> **TASK**
Wherever a line holds the string "collection", copy that line.

══════════

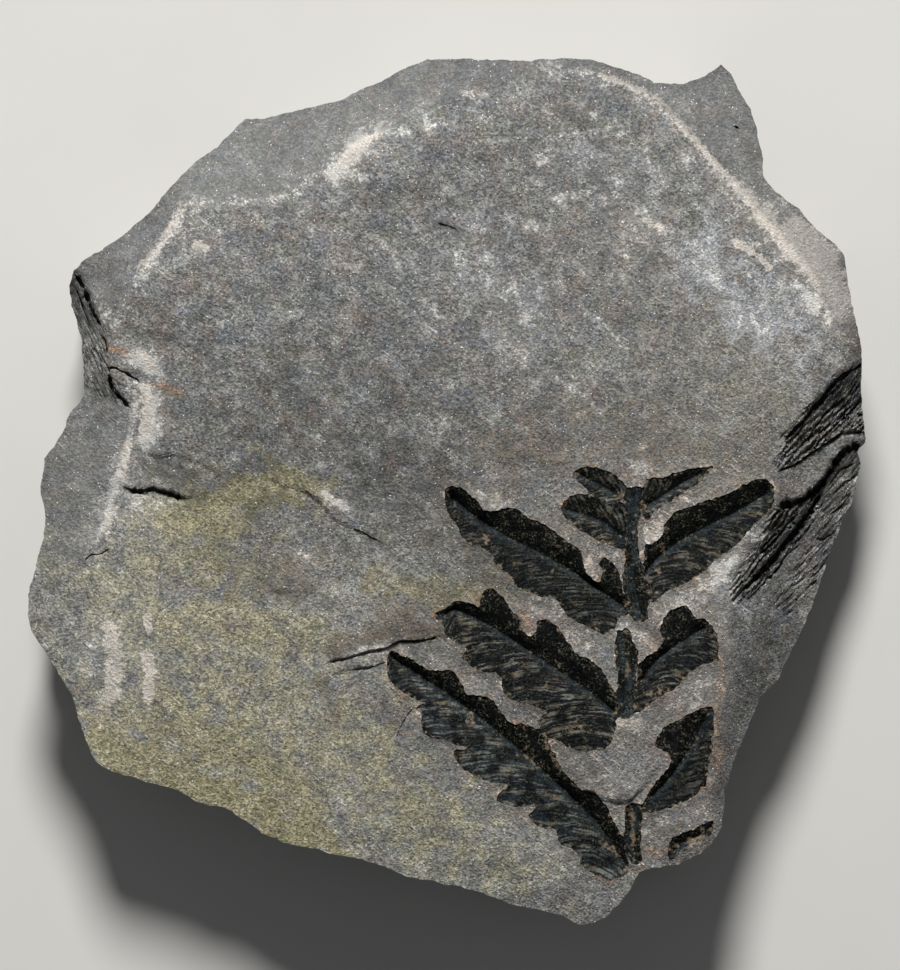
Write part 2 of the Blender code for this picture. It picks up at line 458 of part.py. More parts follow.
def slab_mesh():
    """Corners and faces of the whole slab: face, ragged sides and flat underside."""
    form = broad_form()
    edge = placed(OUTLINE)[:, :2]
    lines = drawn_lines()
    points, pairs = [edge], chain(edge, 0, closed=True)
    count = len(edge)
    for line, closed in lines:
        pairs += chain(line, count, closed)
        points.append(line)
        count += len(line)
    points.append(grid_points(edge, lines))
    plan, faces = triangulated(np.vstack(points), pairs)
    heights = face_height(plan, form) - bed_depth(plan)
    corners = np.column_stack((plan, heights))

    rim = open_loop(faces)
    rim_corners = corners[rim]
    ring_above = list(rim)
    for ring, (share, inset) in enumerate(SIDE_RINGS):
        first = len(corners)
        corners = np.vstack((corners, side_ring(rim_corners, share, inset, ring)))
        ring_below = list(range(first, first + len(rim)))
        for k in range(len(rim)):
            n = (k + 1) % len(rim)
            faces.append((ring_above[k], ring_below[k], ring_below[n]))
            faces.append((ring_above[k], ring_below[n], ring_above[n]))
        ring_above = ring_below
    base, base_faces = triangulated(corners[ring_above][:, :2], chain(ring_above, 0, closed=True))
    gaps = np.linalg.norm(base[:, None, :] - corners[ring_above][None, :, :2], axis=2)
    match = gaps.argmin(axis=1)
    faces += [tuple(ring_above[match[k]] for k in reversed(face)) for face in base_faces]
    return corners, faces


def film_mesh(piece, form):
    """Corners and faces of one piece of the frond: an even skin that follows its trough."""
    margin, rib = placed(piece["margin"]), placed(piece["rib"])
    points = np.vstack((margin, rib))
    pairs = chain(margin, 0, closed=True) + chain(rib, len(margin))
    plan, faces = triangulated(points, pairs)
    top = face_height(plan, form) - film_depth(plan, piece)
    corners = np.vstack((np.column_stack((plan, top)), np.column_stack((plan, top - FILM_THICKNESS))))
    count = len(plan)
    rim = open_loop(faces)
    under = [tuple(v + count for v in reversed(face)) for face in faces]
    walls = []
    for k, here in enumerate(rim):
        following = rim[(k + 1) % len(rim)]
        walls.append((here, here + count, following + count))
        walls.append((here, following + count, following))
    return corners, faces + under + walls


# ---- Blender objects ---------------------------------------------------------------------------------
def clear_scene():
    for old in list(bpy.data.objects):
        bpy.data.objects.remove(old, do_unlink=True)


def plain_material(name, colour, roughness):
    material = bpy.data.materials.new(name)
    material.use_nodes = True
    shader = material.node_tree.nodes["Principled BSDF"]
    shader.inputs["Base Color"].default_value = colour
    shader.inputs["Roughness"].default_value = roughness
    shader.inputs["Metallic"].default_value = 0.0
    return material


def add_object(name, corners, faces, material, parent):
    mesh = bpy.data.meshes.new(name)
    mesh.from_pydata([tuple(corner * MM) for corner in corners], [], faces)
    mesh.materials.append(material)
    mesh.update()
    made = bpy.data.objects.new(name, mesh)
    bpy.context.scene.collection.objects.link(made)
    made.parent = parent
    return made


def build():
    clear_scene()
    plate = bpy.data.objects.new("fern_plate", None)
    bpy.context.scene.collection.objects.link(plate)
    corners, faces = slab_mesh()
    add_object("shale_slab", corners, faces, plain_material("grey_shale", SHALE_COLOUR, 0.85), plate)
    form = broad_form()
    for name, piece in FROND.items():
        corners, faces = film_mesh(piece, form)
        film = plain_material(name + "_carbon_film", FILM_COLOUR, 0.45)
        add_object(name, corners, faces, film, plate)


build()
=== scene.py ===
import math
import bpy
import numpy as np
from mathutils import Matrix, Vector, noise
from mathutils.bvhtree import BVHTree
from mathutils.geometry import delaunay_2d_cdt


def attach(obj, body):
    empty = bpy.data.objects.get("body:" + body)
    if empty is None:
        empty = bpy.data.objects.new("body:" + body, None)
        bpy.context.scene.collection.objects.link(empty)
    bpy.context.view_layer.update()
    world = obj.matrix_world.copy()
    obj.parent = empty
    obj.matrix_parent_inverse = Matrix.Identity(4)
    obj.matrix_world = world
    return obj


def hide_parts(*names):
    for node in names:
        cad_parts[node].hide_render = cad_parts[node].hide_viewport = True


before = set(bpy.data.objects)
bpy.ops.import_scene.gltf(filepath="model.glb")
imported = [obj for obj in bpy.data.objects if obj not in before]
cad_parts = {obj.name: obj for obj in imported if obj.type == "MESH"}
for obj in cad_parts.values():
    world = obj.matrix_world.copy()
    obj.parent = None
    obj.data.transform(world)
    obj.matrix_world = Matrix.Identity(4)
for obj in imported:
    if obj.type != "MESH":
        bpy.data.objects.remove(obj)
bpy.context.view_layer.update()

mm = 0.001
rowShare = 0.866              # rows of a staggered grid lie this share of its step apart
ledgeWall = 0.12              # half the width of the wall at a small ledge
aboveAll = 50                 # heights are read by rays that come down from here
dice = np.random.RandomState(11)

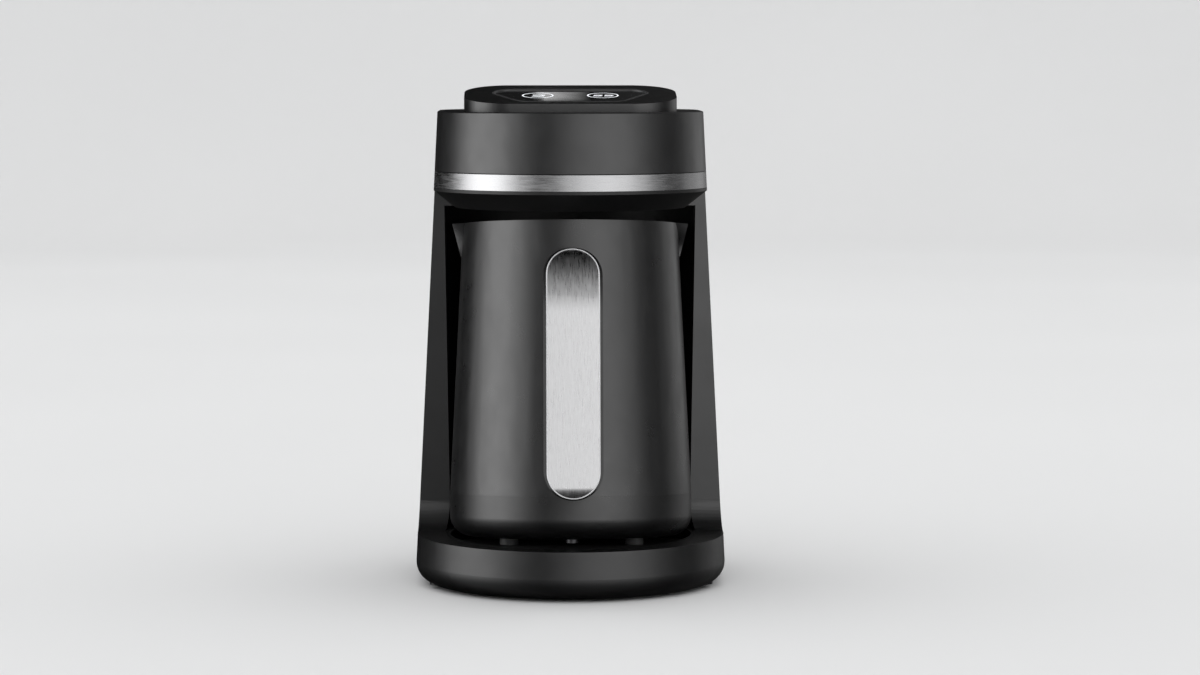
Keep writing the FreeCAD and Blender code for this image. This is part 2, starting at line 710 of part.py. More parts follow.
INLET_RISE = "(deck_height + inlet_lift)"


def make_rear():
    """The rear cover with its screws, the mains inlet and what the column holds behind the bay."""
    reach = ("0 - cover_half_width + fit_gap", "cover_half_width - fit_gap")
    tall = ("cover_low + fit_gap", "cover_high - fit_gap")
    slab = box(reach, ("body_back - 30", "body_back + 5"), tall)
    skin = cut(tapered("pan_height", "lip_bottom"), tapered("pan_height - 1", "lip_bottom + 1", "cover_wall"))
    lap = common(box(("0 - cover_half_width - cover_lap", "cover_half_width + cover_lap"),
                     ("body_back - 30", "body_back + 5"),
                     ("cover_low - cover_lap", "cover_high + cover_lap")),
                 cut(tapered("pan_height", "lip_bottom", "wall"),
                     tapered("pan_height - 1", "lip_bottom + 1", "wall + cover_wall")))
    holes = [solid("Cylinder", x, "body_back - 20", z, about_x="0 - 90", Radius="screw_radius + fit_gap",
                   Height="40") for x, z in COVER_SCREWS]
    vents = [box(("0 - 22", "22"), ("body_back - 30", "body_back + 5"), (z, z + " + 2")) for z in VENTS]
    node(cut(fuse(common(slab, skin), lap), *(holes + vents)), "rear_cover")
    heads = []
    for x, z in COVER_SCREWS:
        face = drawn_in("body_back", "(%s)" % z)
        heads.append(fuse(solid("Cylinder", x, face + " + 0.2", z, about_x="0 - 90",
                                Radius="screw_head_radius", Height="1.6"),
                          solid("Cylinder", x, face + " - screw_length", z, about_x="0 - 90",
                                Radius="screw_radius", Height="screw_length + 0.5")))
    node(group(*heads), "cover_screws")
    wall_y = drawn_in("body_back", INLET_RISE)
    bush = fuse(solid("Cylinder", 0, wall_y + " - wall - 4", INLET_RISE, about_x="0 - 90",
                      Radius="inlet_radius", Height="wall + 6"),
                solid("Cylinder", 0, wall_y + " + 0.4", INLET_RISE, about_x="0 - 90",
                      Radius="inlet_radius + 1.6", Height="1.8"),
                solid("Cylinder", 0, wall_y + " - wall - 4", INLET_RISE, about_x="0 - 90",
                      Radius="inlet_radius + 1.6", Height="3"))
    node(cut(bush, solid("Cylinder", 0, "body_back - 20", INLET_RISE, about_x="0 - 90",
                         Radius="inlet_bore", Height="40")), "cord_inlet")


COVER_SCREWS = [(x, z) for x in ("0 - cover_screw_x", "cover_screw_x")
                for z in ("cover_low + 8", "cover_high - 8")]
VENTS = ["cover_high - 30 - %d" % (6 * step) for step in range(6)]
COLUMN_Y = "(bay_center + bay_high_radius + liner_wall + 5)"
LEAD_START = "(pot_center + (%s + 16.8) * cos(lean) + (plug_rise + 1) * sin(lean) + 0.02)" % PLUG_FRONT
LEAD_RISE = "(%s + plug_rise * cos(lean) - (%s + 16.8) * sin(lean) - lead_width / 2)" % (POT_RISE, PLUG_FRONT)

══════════

> **EXERCISE RESPONSE**
    bpy.context.scene.collection.objects.link(made)
    bpy.context.scene.collection.objects.link(plate)
        bpy.context.scene.collection.objects.link(empty)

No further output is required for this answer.